Start of Information provided
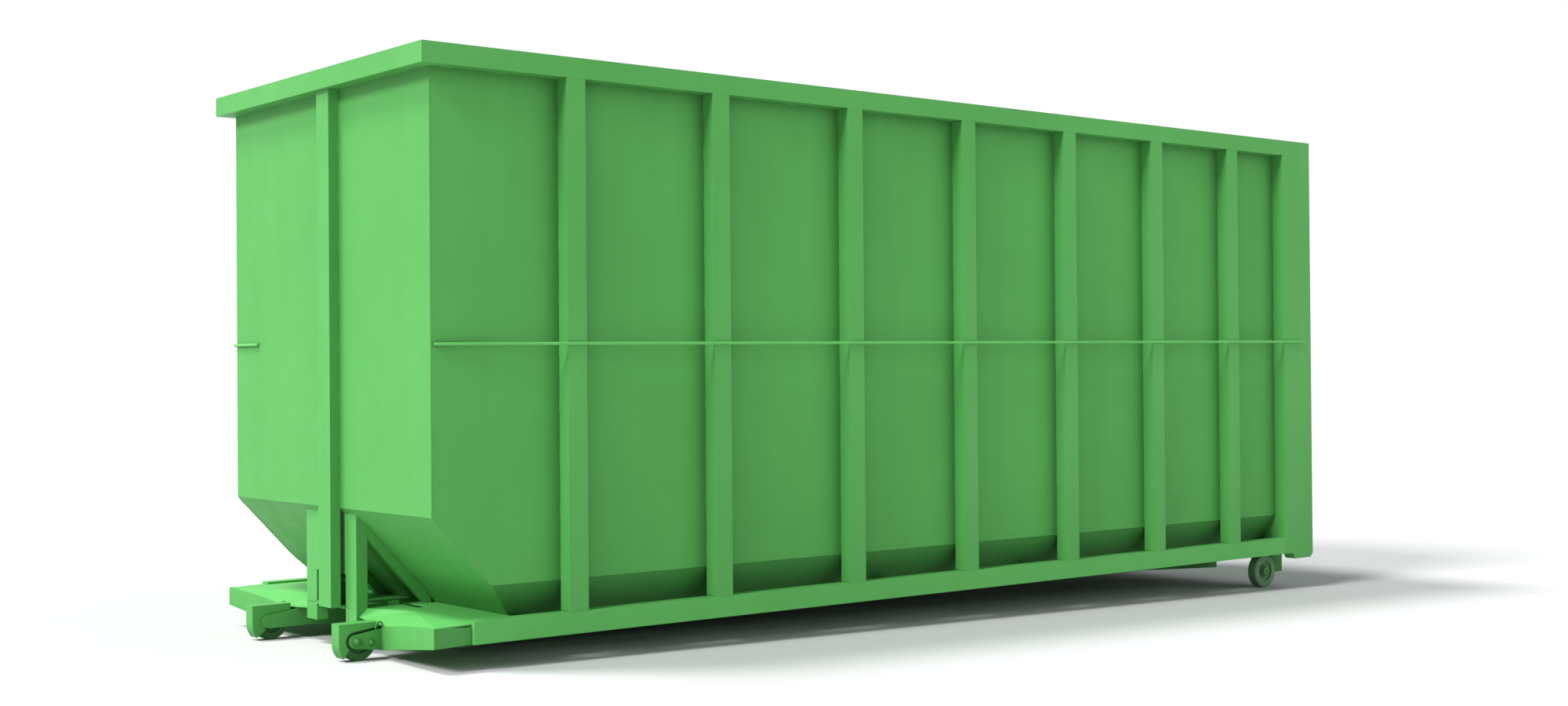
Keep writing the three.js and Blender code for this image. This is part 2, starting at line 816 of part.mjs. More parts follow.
// Roller arms: two plates with round ends that carry the axle; the inner one runs back along the sill
function rollerArm() {
  const nose = [roller_y - arm_nose.ahead, roller_z + arm_nose.up];
  const round_end = arc(nose, arm_end_radius, 90, 270, round_steps);
  const deck_low = floor_top - deck_thickness - seat;
  const front_low = skirt_inner_high - deck_thickness - seat;
  const arm_top_front = deck_front + skirt_thickness;
  const outer = [
    ...round_end,
    [skirt_inner_y, skirt_inner_low],
    [arm_rear, skirt_inner_low],
    [arm_rear, deck_low],
    [arm_top_front, front_low],
  ];
  const sill_low = sill_top - seat;
  const cross_front = cross_first - seat;
  const inner = [
    ...round_end,
    [skirt_inner_y, inner_arm_low],
    [inner_arm_rear, inner_arm_low],
    [inner_arm_rear, sill_low],
    [cross_front, sill_low],
    [cross_front, deck_low],
    [deck_fold_y, deck_low],
    [arm_top_front, front_low],
  ];
  const axle = disc([roller_y, roller_z], axle_radius, bore_facets);
  const front_bolt = disc(nose, arm_bolts.front_radius, bore_facets);
  const rear_bolt = disc([roller_y + arm_bolts.back, roller_z], arm_bolts.rear_radius, bore_facets);
  return join(
    alongX(outer, arm_inner_x, arm_outer_x),
    alongX(inner, inner_arm_x, inner_arm_x + arm_thickness),
    alongX(axle, inner_arm_x, arm_outer_x),
    alongX(front_bolt, arm_inner_x, arm_outer_x + arm_bolts.height),
    alongX(rear_bolt, arm_inner_x, arm_outer_x + arm_bolts.height),
  );
}

// Wheel turned about X: tread with chamfers, recessed web and hub with a bore
function wheel(radius, width, bore) {
  const half = width / 2;
  const rim = radius * rim_share;
  const hub = radius * hub_share;
  const web = half - width * web_recess_share;
  const chamfer = radius * tread_chamfer_share;
  const side = [
    [bore, half], [hub, half], [hub, web], [rim, web], [rim, half], [radius - chamfer, half], [radius, half - chamfer],
  ];
  const back = side.map(([r, h]) => [r, -h]).reverse();
  const profile = [...side, ...back, side[0]].reverse().map(([r, h]) => new THREE.Vector2(r, h));
  const turned = new THREE.LatheGeometry(profile, wheel_facets).rotateZ(-Math.PI / 2);
  return turned.rotateX(Math.PI / wheel_facets);
}

// Rear wheel bracket: hanger plate with a stub axle and cap, and a stop block under the rear sill
function wheelBracket() {
  const inner_x = wheel_outer_x - wheel_width - running_gap;
  const x0 = inner_x - bracket_thickness;
  const top = sill_top - seat;
  const y0 = wheel_y - bracket_half_length;
  const block_y = wheel_y + wheel_radius + stop_block.gap;
  const block_x = wheel_outer_x - stop_block.inset;
  const hanger = [
    [y0, top],
    ...arc([wheel_y, wheel_z], stub_radius * 2, 180, 360, round_steps),
    [block_y + stop_block.wall, -seat - stop_block.drop],
    [block_y + stop_block.wall, -seat],
    [rear_sill_front - seat, -seat],
    [rear_sill_front - seat, top],
  ];
  const cap_x = wheel_outer_x + running_gap;
  const stub = disc([wheel_y, wheel_z], stub_radius, bore_facets);
  const cap = disc([wheel_y, wheel_z], stub_radius * 3 / 2, bore_facets);
  const head = box(x0, wheel_outer_x, y0, wheel_y + bracket_half_length, top - bracket_thickness, top);
  const w = stop_block.wall;
  const block = cut(
    box(x0, block_x, block_y, rear_face - w, -seat - stop_block.drop, -seat),
    box(x0 + w, block_x - w, block_y + w, rear_face - 2 * w, -stop_block.drop - overrun, -seat - w),
  );
  return join(
    alongX(hanger, x0, inner_x),
    head,
    alongX(stub, x0 + seat, cap_x + stub_radius / 4),
    alongX(cap, cap_x, cap_x + stub_radius / 2),
    block,
  );
}

// Rear door: a welded frame of channels with cross ribs, knuckles and bar guides, and its sheet inside
const door_reach = half_width - top_rail_depth - door_gap;
const door_sheet_y = door_front;
const door_frame_y = door_front + door_sheet_thickness + seat;

// Channel of the door, drawn as its block and as the hollow that is open towards the sheet
function doorBar(x0, x1, z0, z1) {
  const w = door_wall;
  return {
    block: box(x0, x1, door_frame_y, rear_face, z0, z1),
    hollow: box(x0 + w, x1 - w, door_frame_y - overrun, rear_face - w, z0 + w, z1 - w),
  };
}

function hingeKnuckle(share) {
  const middle = hingeHeight(share);
  const z0 = middle - knuckle_height / 2;
  const z1 = middle + knuckle_height / 2;
  const strap_front = rear_face + seat * 2;
  const strap_end = door_reach - hinge_strap_length;
  const strap = box(-hinge_x, -strap_end, strap_front, strap_front + hinge_strap_thickness, z0, z1);
  const seat_pad = box(-door_reach, -strap_end, rear_face - rail_wall / 2, strap_front + rail_wall, z0, z1);
  const barrel = alongZ(disc([-hinge_x, hinge_y], knuckle_radius, bore_facets), z0, z1);
  return [strap, seat_pad, barrel];
}

function barGuide(share) {
  const z0 = latchHeight(share);
  const z1 = z0 + guide_height;
  const centre = [latch_bar_x, rear_face + latch_bar_reach];
  const ring = alongZ(disc(centre, guide_radius, bore_facets), z0, z1);
  const foot = box(latch_bar_x - guide_radius, latch_bar_x + guide_radius, rear_face - rail_wall / 2, centre[1], z0, z1);
  return [ring, foot];
}

function leverPivot() {
  const y1 = rear_face + lever_offset + lever_thickness + hinge_gap * 2;
  const centre = [latch_bar_x - lever_pivot_back, lever_pivot_z];
  const boss = disc(centre, lever_pivot_radius * 2, bore_facets);
  const pin = disc(centre, lever_pivot_radius, bore_facets);
  const head = disc(centre, lever_pivot_radius * 3 / 2, bore_facets);
  return [
    alongY(boss, rear_face - rail_wall / 2, rear_face + lever_offset - hinge_gap),
    alongY(pin, rear_face, y1),
    alongY(head, y1 - hinge_gap, y1 + lever_thickness / 2),
  ];
}

function doorFrame() {
  const height = door_high - door_low;
  const rib_half = door_rib_height / 2;
  const bars = [
    doorBar(-door_reach, door_reach, door_low, door_low + door_tube),
    doorBar(-door_reach, door_reach, door_high - door_tube, door_high),
    doorBar(-door_reach, -door_reach + door_tube, door_low, door_high),
    doorBar(door_reach - door_tube, door_reach, door_low, door_high),
    ...door_rib_shares.map((share) => door_low + share * height)
      .map((z) => doorBar(-door_reach, door_reach, z - rib_half, z + rib_half)),
  ];
  const channels = cut(join(...bars.map((bar) => bar.block)), ...bars.map((bar) => bar.hollow));
  const fittings = [
    ...door_rib_shares.flatMap(hingeKnuckle),
    ...guide_station_shares.flatMap(barGuide),
    ...leverPivot(),
  ];
  const bar_bore = alongZ(disc([latch_bar_x, rear_face + latch_bar_reach], latch_bar_radius + running_gap, bore_facets),
    -overrun, body_height + overrun);
  const pin_bore = alongZ(disc([-hinge_x, hinge_y], hinge_rod_radius + running_gap, bore_facets),
    -overrun, body_height + overrun);
  return cut(join(channels, ...fittings), bar_bore, pin_bore);
}

function doorParts() {
  add('door_frame', doorFrame());
  const reach = door_reach;
  add('door_sheet', box(-reach, reach, door_sheet_y, door_sheet_y + door_sheet_thickness, door_low, door_high));
  const rod_low = hingeHeight(door_rib_shares[0]) - knuckle_height;
  const rod_high = hingeHeight(door_rib_shares.at(-1)) + knuckle_height;
  const rod = disc([-hinge_x, hinge_y], hinge_rod_radius, bore_facets);
  const head = disc([-hinge_x, hinge_y], knuckle_radius * 2 / 3, bore_facets);
  const lug_top = hingeHeight(door_rib_shares.at(-1)) + knuckle_height / 2 + hinge_gap + lug_height;
  add('hinge_rod', join(
    alongZ(rod, rod_low - lug_height, Math.max(rod_high, lug_top + hinge_gap)),
    alongZ(head, lug_top + seat, lug_top + hinge_rod_radius),
  ), bar_steel);
}

// Latch bar: round bar with three flat fingers, each with a tip that drops into its pocket,
// and a lug that the nose of the lever lifts
function latchBar() {
  const y = rear_face + latch_bar_reach;
  const bar = alongZ(disc([latch_bar_x, y], latch_bar_radius, bore_facets), latch_bar_low - guide_height,
    latch_bar_high + guide_height);
  const y0 = y - finger_thickness / 2;
  const fingers = finger_station_shares.flatMap((share) => {
    const z0 = latchHeight(share) - finger_height / 2;
    const arm = box(latch_bar_x, finger_end_x, y0, y0 + finger_thickness, z0, z0 + finger_height);
    const tip = box(finger_end_x - finger_tip_length, finger_end_x, y0, y0 + finger_thickness,
      z0 - finger_tip_drop, z0 + finger_height / 2);
    return [arm, tip];
  });
  const lug_low = lever_pivot_z + latch_travel / 2 + lever_nose_radius + lever_lift_gap;
  const lug = box(latch_bar_x - lift_lug.back, latch_bar_x + lift_lug.front, y,
    rear_face + lever_offset + lever_thickness, lug_low, lug_low + lift_lug.height);
  return join(bar, ...fingers, lug);
}

// Latch lever: flat bar on the pivot, its round nose under the lug of the bar and its long end with a grip
function latchLever() {
  const y0 = rear_face + lever_offset;
  const half = lever_height / 2;
  const neck = lever_nose_radius * 2 / 3;
  const bar = [
    [-lever_length, -half], [0, -half], [lever_nose_reach, -neck],
    [lever_nose_reach, neck], [0, half], [-lever_length, half],
  ];
  const nose = alongY(disc([lever_nose_reach, 0], lever_nose_radius, bore_facets), 0, lever_thickness);
  const flat = alongY(bar, 0, lever_thickness);
  const eye = alongY(disc([0, 0], lever_pivot_radius * 2, bore_facets), 0, lever_thickness);
  const bore = alongY(disc([0, 0], lever_pivot_radius + running_gap, bore_facets), -overrun, lever_thickness + overrun);
  const grip = alongX(disc([lever_thickness / 2, 0], lever_grip_radius, bore_facets),
    -lever_length - lever_grip_length, -lever_length + half);
  const lever = cut(join(flat, eye, nose, grip), bore);
  lever.rotateY(-lever_rest);
  lever.translate(latch_bar_x - lever_pivot_back, y0, lever_pivot_z);
  return lever;
}

add('floor_sheet', floorSheet(), shaded_paint);
addPair('side_sheet', sideSheet());
add('front_sheet', frontSheet());
addPair('top_rail', topSideRail());
add('top_rail_front', topFrontRail());
addPair('bottom_rail', bottomRail());
rib_station_shares.forEach((station, i) => addPair(`rib_${i + 1}`, rib(station)));
tieRods();
add('front_post', frontPost());
rearPosts();
add('rear_sill', rearSill());
addPair('long_sill', longSill(), shaded_paint);
for (let i = 0; i < cross_count; i += 1) {
  add(`cross_member_${i + 1}`, crossMember(i), shaded_paint);
}
addPair('nose_skirt', noseSkirt());
addPair('nose_deck', noseDeck());
addPair('nose_strut', noseStrut());
add('pull_frame', pullFrame(), shaded_paint);
addPair('roller_guard', rollerGuard());
addPair('roller_arm', rollerArm());
addPair('wheel_bracket', wheelBracket());

function addWheels(name, radius, width, bore, x, y, z, turn) {
  [['left', 1], ['right', -1]].forEach(([side, sign]) => {
    const mesh = add(`${name}_${side}`, wheel(radius, width, bore), wheel_steel);
    mesh.position.set(sign * x, y, z);
    mesh.rotation.x = turn;
  });
}

// Stance: the angle at which the common tangent under rollers and wheels lies level
const wheelbase = wheel_y - roller_y;
const wheel_drop = wheel_z - roller_z;
const spread = Math.hypot(wheelbase, wheel_drop);
const stance = Math.asin((wheel_radius - roller_radius) / spread) - Math.atan2(wheel_drop, wheelbase);

addWheels('nose_roller', roller_radius, roller_width, axle_radius + running_gap,
  roller_inner_x + roller_width / 2, roller_y, roller_z, -stance);
addWheels('rear_wheel', wheel_radius, wheel_width, stub_radius + running_gap,
  wheel_outer_x - wheel_width / 2, wheel_y, wheel_z, -stance);

doorParts();
add('latch_bar', latchBar(), bar_steel);
add('latch_lever', latchLever(), bar_steel);

// Turn the level body to its stance and stand it on the ground, centred under its own box
container.rotation.x = stance;
container.updateMatrixWorld(true);
const extent = new THREE.Box3().setFromObject(container, true);
container.position.set(0, -(extent.min.y + extent.max.y) / 2, -extent.min.z);

const group = new THREE.Group();
group.add(container);
export default group;
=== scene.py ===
"""Open-top roll-off container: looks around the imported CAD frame."""
import math

import bmesh
import bpy
from mathutils import Matrix, Vector


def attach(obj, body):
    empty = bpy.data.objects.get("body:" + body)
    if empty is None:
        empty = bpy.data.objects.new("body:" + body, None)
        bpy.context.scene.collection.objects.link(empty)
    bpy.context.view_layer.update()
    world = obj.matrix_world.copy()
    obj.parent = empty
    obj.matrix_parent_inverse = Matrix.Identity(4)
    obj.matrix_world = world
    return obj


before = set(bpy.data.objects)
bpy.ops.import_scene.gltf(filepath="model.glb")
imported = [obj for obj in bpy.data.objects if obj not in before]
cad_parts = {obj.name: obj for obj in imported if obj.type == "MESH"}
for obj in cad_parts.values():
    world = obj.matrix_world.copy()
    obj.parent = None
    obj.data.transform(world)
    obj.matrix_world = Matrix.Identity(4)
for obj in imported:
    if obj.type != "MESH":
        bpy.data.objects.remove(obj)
scene = bpy.context.scene
scene.view_settings.view_transform = "Standard"
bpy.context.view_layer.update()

# The body is drawn level in millimetres and then turned to its stance
STANCE = 0.01978209
SHIFT_Y = -3.2983829
SHIFT_Z = 0.1231412
LEVEL = Matrix.Translation((0, SHIFT_Y, SHIFT_Z)) @ Matrix.Rotation(STANCE, 4, "X") @ Matrix.Scale(0.001, 4)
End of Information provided
* Aim
Exactly repeat the lines from the line with "roller_radius, roller_width, axle_radius" to the line with "obj.matrix_parent_inverse = Matrix.Identity(4)", including both, and output nothing else.

* Exercise output
addWheels('nose_roller', roller_radius, roller_width, axle_radius + running_gap,
  roller_inner_x + roller_width / 2, roller_y, roller_z, -stance);
addWheels('rear_wheel', wheel_radius, wheel_width, stub_radius + running_gap,
  wheel_outer_x - wheel_width / 2, wheel_y, wheel_z, -stance);

doorParts();
add('latch_bar', latchBar(), bar_steel);
add('latch_lever', latchLever(), bar_steel);

// Turn the level body to its stance and stand it on the ground, centred under its own box
container.rotation.x = stance;
container.updateMatrixWorld(true);
const extent = new THREE.Box3().setFromObject(container, true);
container.position.set(0, -(extent.min.y + extent.max.y) / 2, -extent.min.z);

const group = new THREE.Group();
group.add(container);
export default group;
=== scene.py ===
"""Open-top roll-off container: looks around the imported CAD frame."""
import math

import bmesh
import bpy
from mathutils import Matrix, Vector


def attach(obj, body):
    empty = bpy.data.objects.get("body:" + body)
    if empty is None:
        empty = bpy.data.objects.new("body:" + body, None)
        bpy.context.scene.collection.objects.link(empty)
    bpy.context.view_layer.update()
    world = obj.matrix_world.copy()
    obj.parent = empty
    obj.matrix_parent_inverse = Matrix.Identity(4)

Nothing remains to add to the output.